2.: sacha, 3days ago u promised me to post something on the site which i did send u, about this african help seeking woman shot to death by police in an german jobcenter. u didnt. the defending of imperialist interventions and kindly debates with anarchists are, of course, more important 4 the AWL than to inform their readers about all the daily state-terror going on in international "democratic" capitalism.
(iam sure u will have an good excuse).

Submitted by AWL on Wed, 25/05/2011 - 14:41

Guenter,

Actually I've been busy writing up interviews and reports from our tour with Egyptian the trade unionists (which I imagine you would agree is important).
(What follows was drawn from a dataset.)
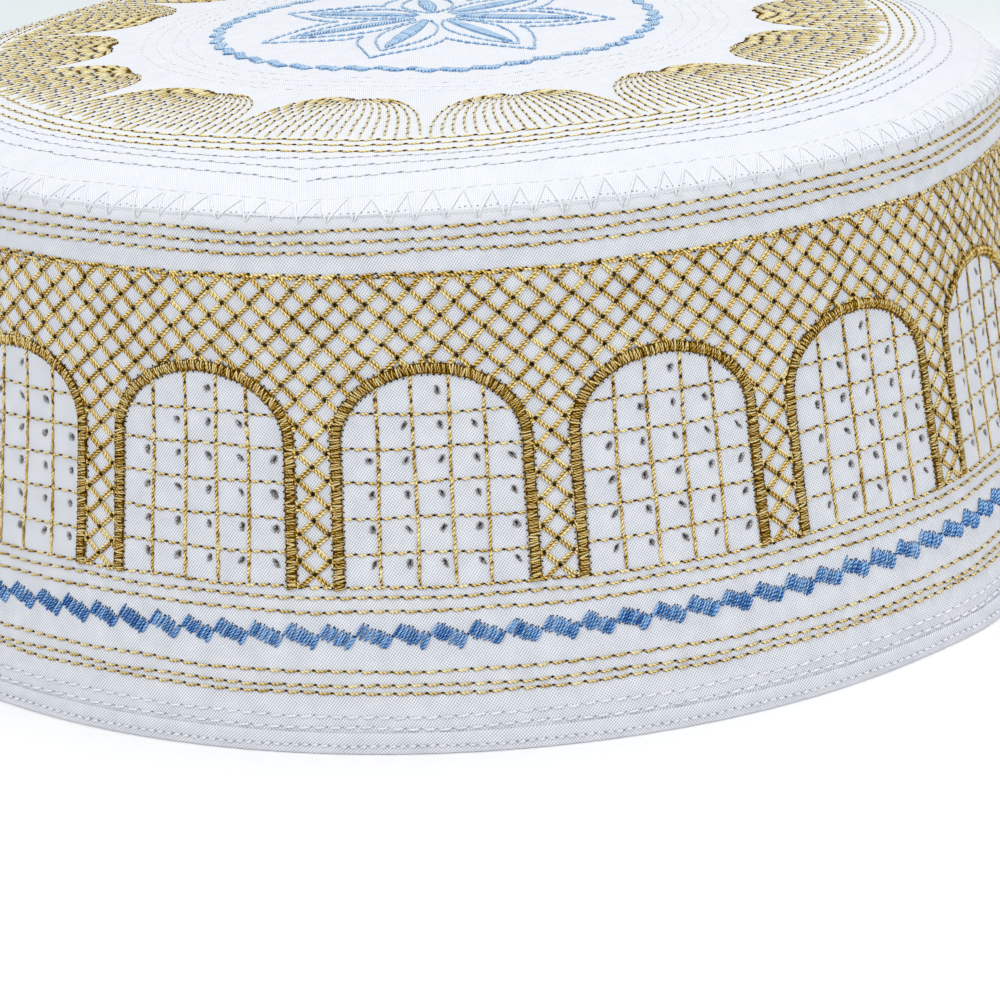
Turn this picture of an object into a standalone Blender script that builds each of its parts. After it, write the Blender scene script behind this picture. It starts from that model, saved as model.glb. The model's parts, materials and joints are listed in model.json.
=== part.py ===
"""Kufi: a round embroidered cap with a shallow crown, a flared side band and a bound rim.

Lengths are metres, bearings are degrees from the cap's front (-Y) towards +X, and +Z is up.
The cap stands on its rim, so the origin is the centre of the rim's lowest plane.
"""
import math

import bmesh
import bpy
from mathutils import Matrix, Vector

# Overall sizes of the cap
RIM_DIAMETER = 0.187
TOP_DIAMETER = 0.1651
SEAM_HEIGHT = 0.0669
CROWN_RISE = 0.0084
SIDE_HOLLOW = 0.0017

# Cloth walls, and the gap left between neighbouring pieces
BAND_WALL = 0.0024
CROWN_WALL = 0.0020
BINDING_WALL = 0.0010
CLEARANCE = 0.0003

# Rim binding: a folded strip that stands a little proud of the side band
BINDING_PROUD = 0.0003
BINDING_FOLD = 0.0027
BINDING_LINING = 0.0060
BINDING_SOFTNESS = 0.0004
EDGE_TONGUE = 0.0010

# Windows of the side band and the eyelets in the middle column of each
WINDOW_COUNT = 18
WINDOW_BEARING = -22.3
WINDOW_BASE = 0.0207
GRID_PITCH = 0.0043
EYELET_DIAMETER = 0.0009
EYELET_SHIFT = 0.0014
EYELET_LIFT = 0.0029
EYELET_ROWS = 6
EYELET_SIDES = 6

# How far the strongest fold stands out of the round form
FOLD_DEPTH = 0.0012

# How finely the round form is divided
BEARING_STEPS = 72
BAND_STEPS = 6

# Crown sections: (reach as a share of the crown's edge radius, rise as a share of the crown's rise)
CROWN_SECTIONS = (
    (0.00, 1.000),
    (0.20, 0.955),
    (0.40, 0.865),
    (0.60, 0.780),
    (0.80, 0.685),
    (0.85, 0.605),
    (0.90, 0.495),
    (0.95, 0.335),
    (0.98, 0.180),
    (1.00, 0.000),
)

# Folds: (bearing, half width in degrees, centre and reach as shares of the cap's height,
# shift as a share of the fold depth, outward positive)
FOLDS = (
    (48.5, 6.0, 0.50, 0.80, 0.80),
    (228.5, 6.0, 0.50, 0.80, 0.80),
    (-15.0, 5.0, 0.92, 0.12, -1.00),
)

CROWN_WHITE = (0.88, 0.89, 0.92)
BAND_WHITE = (0.84, 0.86, 0.90)
BINDING_WHITE = (0.80, 0.82, 0.86)
CLOTH_ROUGHNESS = 0.85

RIM_RADIUS = RIM_DIAMETER / 2
TOP_RADIUS = TOP_DIAMETER / 2
BAND_FOOT_RADIUS = RIM_RADIUS - BINDING_PROUD
CROWN_FOOT = SEAM_HEIGHT + CLEARANCE
CAP_HEIGHT = CROWN_FOOT + CROWN_RISE


def clear_scene() -> None:
    """Removes whatever the file holds, so that only the cap is left."""
    for old in list(bpy.data.objects):
        bpy.data.objects.remove(old, do_unlink=True)


def side_radius(height: float) -> float:
    """Outer radius of the side band: a straight flare, bowed inward as a parabola."""
    share = height / SEAM_HEIGHT
    straight = BAND_FOOT_RADIUS + (TOP_RADIUS - BAND_FOOT_RADIUS) * share
    return straight - 4 * SIDE_HOLLOW * share * (1 - share)


def fold_shift(bearing: float, height: float) -> float:
    """Outward shift at a bearing and height: a bell curve across and along each fold."""
    total = 0.0
    for fold_bearing, half_width, centre, reach, share in FOLDS:
        turn = (bearing - fold_bearing + 180) % 360 - 180
        rise = height / CAP_HEIGHT - centre
        total += share * math.exp(-(turn / half_width) ** 2 - (rise / reach) ** 2)
    return FOLD_DEPTH * total


def folded_point(bearing: float, radius: float, height: float) -> Vector:
    """Places a section's point at its bearing. Folds fade out towards the crown's centre."""
    fade = min(radius / TOP_RADIUS, 1.0) ** 4
    reach = radius + fade * fold_shift(bearing, height)
    angle = math.radians(bearing)
    return Vector((reach * math.sin(angle), -reach * math.cos(angle), height))


def turned_piece(name: str, section: list[tuple[float, float]], base_height: float) -> bpy.types.Object:
    """Turns a section of (radius, height) points round the vertical axis into a closed body.

    A section whose ends lie on the axis closes in two poles, and any other closes on itself.
    The object's origin is on the axis at base_height.
    """
    mesh = bpy.data.meshes.new(name)
    shape = bmesh.new()
    poled = section[0][0] == 0.0
    inner_points = section[1:-1] if poled else section
    rings = []
    for step in range(BEARING_STEPS):
        bearing = 360 * step / BEARING_STEPS
        places = [folded_point(bearing, radius, height) for radius, height in inner_points]
        rings.append([shape.verts.new(place - Vector((0, 0, base_height))) for place in places])
    strips = len(inner_points) - 1 if poled else len(inner_points)
    poles = []
    if poled:
        poles = [shape.verts.new((0, 0, section[end][1] - base_height)) for end in (0, -1)]
    for step, ring in enumerate(rings):
        following = rings[(step + 1) % BEARING_STEPS]
        for row in range(strips):
            beyond = (row + 1) % len(inner_points)
            shape.faces.new((ring[row], ring[beyond], following[beyond], following[row]))
        if poled:
            shape.faces.new((poles[0], ring[0], following[0]))
            shape.faces.new((poles[1], following[-1], ring[-1]))
    bmesh.ops.recalc_face_normals(shape, faces=shape.faces)
    bmesh.ops.triangulate(shape, faces=shape.faces)
    shape.to_mesh(mesh)
    shape.free()
    piece = bpy.data.objects.new(name, mesh)
    piece.location.z = base_height
    bpy.context.scene.collection.objects.link(piece)
    return piece


def give_cloth(piece: bpy.types.Object, colour: tuple[float, float, float]) -> None:
    """Gives a piece its own matt cotton material and smooth shading with sharp edges kept."""
    material = bpy.data.materials.new(f"{piece.name}_cloth")
    material.use_nodes = True
    shader = material.node_tree.nodes["Principled BSDF"]
    shader.inputs["Base Color"].default_value = (*colour, 1.0)
    shader.inputs["Roughness"].default_value = CLOTH_ROUGHNESS
    shader.inputs["Metallic"].default_value = 0.0
    piece.data.materials.append(material)
    piece.data.shade_smooth()
    piece.data.set_sharp_from_angle(angle=math.radians(35))


def wall_offset(points: list[tuple[float, float]], wall: float) -> list[tuple[float, float]]:
    """Moves a crown outline inward by the wall, square to its direction at each point."""
    moved = []
    for index, (radius, height) in enumerate(points):
        before = points[max(index - 1, 0)]
        after = points[min(index + 1, len(points) - 1)]
        along = Vector((after[0] - before[0], after[1] - before[1])).normalized()
        moved.append((radius + wall * along.y, height - wall * along.x))
    return moved


def build_crown() -> bpy.types.Object:
    """The crown: a shallow dome whose rounded shoulder turns down onto the side band's top."""
    outer = [(reach * TOP_RADIUS, CROWN_FOOT + share * CROWN_RISE) for reach, share in CROWN_SECTIONS]
    inner = wall_offset(outer, CROWN_WALL)
    inner[0] = (0.0, CAP_HEIGHT - CROWN_WALL)
    inner[-1] = (TOP_RADIUS - CROWN_WALL, CROWN_FOOT)
    section = outer + inner[::-1]
    crown = turned_piece("crown", section, CROWN_FOOT)
    give_cloth(crown, CROWN_WHITE)
    return crown


def build_side_band() -> bpy.types.Object:
    """The side band: a bowed flared wall whose thinned lower edge stands in the binding."""
    ledge = BINDING_FOLD + CLEARANCE
    lining_top = BINDING_LINING + CLEARANCE
    tongue_foot = BINDING_WALL + CLEARANCE
    tongue_outer = BINDING_WALL - BINDING_PROUD + CLEARANCE
    tongue_inner = tongue_outer + EDGE_TONGUE
    section = [(side_radius(tongue_foot) - tongue_outer, tongue_foot)]
    section.append((side_radius(ledge) - tongue_outer, ledge))
    for step in range(BAND_STEPS + 1):
        height = ledge + (SEAM_HEIGHT - ledge) * step / BAND_STEPS
        section.append((side_radius(height), height))
    for step in range(BAND_STEPS + 1):
        height = SEAM_HEIGHT + (lining_top - SEAM_HEIGHT) * step / BAND_STEPS
        section.append((side_radius(height) - BAND_WALL, height))
    section.append((side_radius(lining_top) - tongue_inner, lining_top))
    section.append((side_radius(tongue_foot) - tongue_inner, tongue_foot))
    band = turned_piece("side_band", section, 0.0)
    give_cloth(band, BAND_WHITE)
    return band


def build_eyelet_cutter() -> bpy.types.Object:
    """Small prisms that pierce the side band: one column of eyelets in each window."""
    mesh = bpy.data.meshes.new("eyelet_cutter")
    shape = bmesh.new()
    for window in range(WINDOW_COUNT):
        for row in range(EYELET_ROWS):
            height = WINDOW_BASE + row * GRID_PITCH + EYELET_LIFT
            radius = side_radius(height) - BAND_WALL / 2
            shift = math.degrees(EYELET_SHIFT / radius)
            bearing = WINDOW_BEARING + window * 360 / WINDOW_COUNT + shift
            turn = Matrix.Rotation(math.radians(bearing), 4, "Z")
            lay_down = Matrix.Rotation(math.pi / 2, 4, "X")
            reach_out = Matrix.Translation((0, -radius - fold_shift(bearing, height), height))
            bmesh.ops.create_cone(
                shape,
                cap_ends=True,
                segments=EYELET_SIDES,
                radius1=EYELET_DIAMETER / 2,
                radius2=EYELET_DIAMETER / 2,
                depth=3 * BAND_WALL,
                matrix=turn @ reach_out @ lay_down,
            )
    shape.to_mesh(mesh)
    shape.free()
    cutter = bpy.data.objects.new("eyelet_cutter", mesh)
    bpy.context.scene.collection.objects.link(cutter)
    cutter.hide_render = True
    cutter.display_type = "WIRE"
    return cutter


def pierce(band: bpy.types.Object, cutter: bpy.types.Object) -> None:
    """Cuts the eyelets through the side band."""
    cut = band.modifiers.new("eyelets", "BOOLEAN")
    cut.operation = "DIFFERENCE"
    cut.solver = "EXACT"
    cut.object = cutter


def build_rim_binding() -> bpy.types.Object:
    """The rim binding: a strip folded up both faces of the side band's lower edge."""
    outer = -BINDING_PROUD
    channel_outer = outer + BINDING_WALL
    channel_inner = channel_outer + 2 * CLEARANCE + EDGE_TONGUE
    inner = channel_inner + BINDING_WALL
    depths = (
        (outer + BINDING_SOFTNESS, 0.0),
        (outer, BINDING_SOFTNESS),
        (outer, BINDING_FOLD - BINDING_SOFTNESS),
        (outer + BINDING_SOFTNESS, BINDING_FOLD),
        (channel_outer, BINDING_FOLD),
        (channel_outer, BINDING_WALL),
        (channel_inner, BINDING_WALL),
        (channel_inner, BINDING_LINING),
        (inner, BINDING_LINING),
        (inner, BINDING_SOFTNESS),
        (inner - BINDING_SOFTNESS, 0.0),
    )
    section = [(side_radius(height) - depth, height) for depth, height in depths]
    binding = turned_piece("rim_binding", section, 0.0)
    give_cloth(binding, BINDING_WHITE)
    return binding


def main() -> None:
    """Builds the cap's three pieces and gathers them under one empty."""
    clear_scene()
    cap = bpy.data.objects.new("kufi", None)
    bpy.context.scene.collection.objects.link(cap)
    band = build_side_band()
    cutter = build_eyelet_cutter()
    pierce(band, cutter)
    for piece in (build_crown(), band, cutter, build_rim_binding()):
        piece.parent = cap


main()
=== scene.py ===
"""Looks of an embroidered kufi: cloth, gold, blue and white embroidery, floor, light and camera.

The cap stands on its rim at the origin with its front towards -Y. Lengths are metres, bearings are
degrees from the front towards +X, and every surface and stitch is worked out with numpy.
"""
import sys
import json
import logging
import math
from dataclasses import dataclass
from enum import Enum

import bpy
import numpy as np
from mathutils import Matrix, Vector

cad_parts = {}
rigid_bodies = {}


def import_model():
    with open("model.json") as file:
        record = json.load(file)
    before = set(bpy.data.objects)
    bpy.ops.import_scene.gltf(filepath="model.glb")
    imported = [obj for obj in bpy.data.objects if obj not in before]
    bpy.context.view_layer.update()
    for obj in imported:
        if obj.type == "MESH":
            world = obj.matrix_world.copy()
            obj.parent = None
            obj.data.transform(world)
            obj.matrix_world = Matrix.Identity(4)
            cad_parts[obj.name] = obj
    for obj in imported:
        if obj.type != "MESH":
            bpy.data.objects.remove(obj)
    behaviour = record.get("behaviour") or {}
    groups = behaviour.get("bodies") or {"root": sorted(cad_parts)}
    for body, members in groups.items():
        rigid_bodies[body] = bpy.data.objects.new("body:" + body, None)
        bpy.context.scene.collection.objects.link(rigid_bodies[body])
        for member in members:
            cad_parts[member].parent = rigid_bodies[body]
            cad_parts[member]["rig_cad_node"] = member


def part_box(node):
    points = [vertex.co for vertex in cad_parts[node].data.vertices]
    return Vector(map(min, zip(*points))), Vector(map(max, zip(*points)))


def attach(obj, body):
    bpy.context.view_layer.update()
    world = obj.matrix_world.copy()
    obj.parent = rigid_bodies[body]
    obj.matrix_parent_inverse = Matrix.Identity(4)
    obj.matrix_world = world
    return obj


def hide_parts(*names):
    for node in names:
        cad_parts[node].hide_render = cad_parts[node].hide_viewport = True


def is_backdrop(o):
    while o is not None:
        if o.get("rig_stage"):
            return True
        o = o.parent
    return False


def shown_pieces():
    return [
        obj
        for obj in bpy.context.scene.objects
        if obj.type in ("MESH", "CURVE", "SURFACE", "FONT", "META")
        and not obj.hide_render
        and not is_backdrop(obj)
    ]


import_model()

log = logging.getLogger("kufi")
Array = np.ndarray
MM = 0.001
TURN = 360.0
UV_MAP = "thread"

# Radii in millimetres that turn bearings into lengths, on the side and on the binding
SIDE_RADIUS = 88.0
RIM_RADIUS = 93.0


class Slot(Enum):
    """The record's material slot names; no piece reads them."""

    CROWN = "crown_cloth"
    BAND = "band_cloth"
    BINDING = "binding_cloth"


class Side(Enum):
    """The two ways in which the strands of the lattice lean."""

    RISING = 1
    FALLING = -1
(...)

However, my only excuse is my poor memory. The article is now up on the website. I apologise for the delay.

I don't accept that the US is on the edges of fascism or anything like it. You can see that by the fact that the US labour movement exists, and is under no threat of being annihilated. It's weak position stems from its unwillingness to fight and the fact that is tied to a right-wing bourgeois "liberal" party - not primarily from state repression, let alone being broken up by a mass petty bourgeois mobilisation.

The Weimar Republic, particularly by the end of the 1920s, was far more repressive and authoritarian than the US is today. Trotsky's point was that despite this it represented something different for the working class than Nazism, whose entire purpose was to destroy all workers' organisations, did.

But it's different outside the US itself? Yes, sure. But even in Iraq, which the US actually invaded and occupied, unleashing a sectarian civil war, there is some space for the workers to organise - much more than under Saddam Hussein. (Which isn't to say we didn't not oppose the Iraq war - we've explained why it was different from Libya.)

No one has said that the Western powers' motivation is to protect workers' movements or "bring democracy". Don't be ridiculous. All we've said is that it would be worse if Qaddafi had been able to crush the rebellion, and therefore we won't denounce the intervention which stopped that.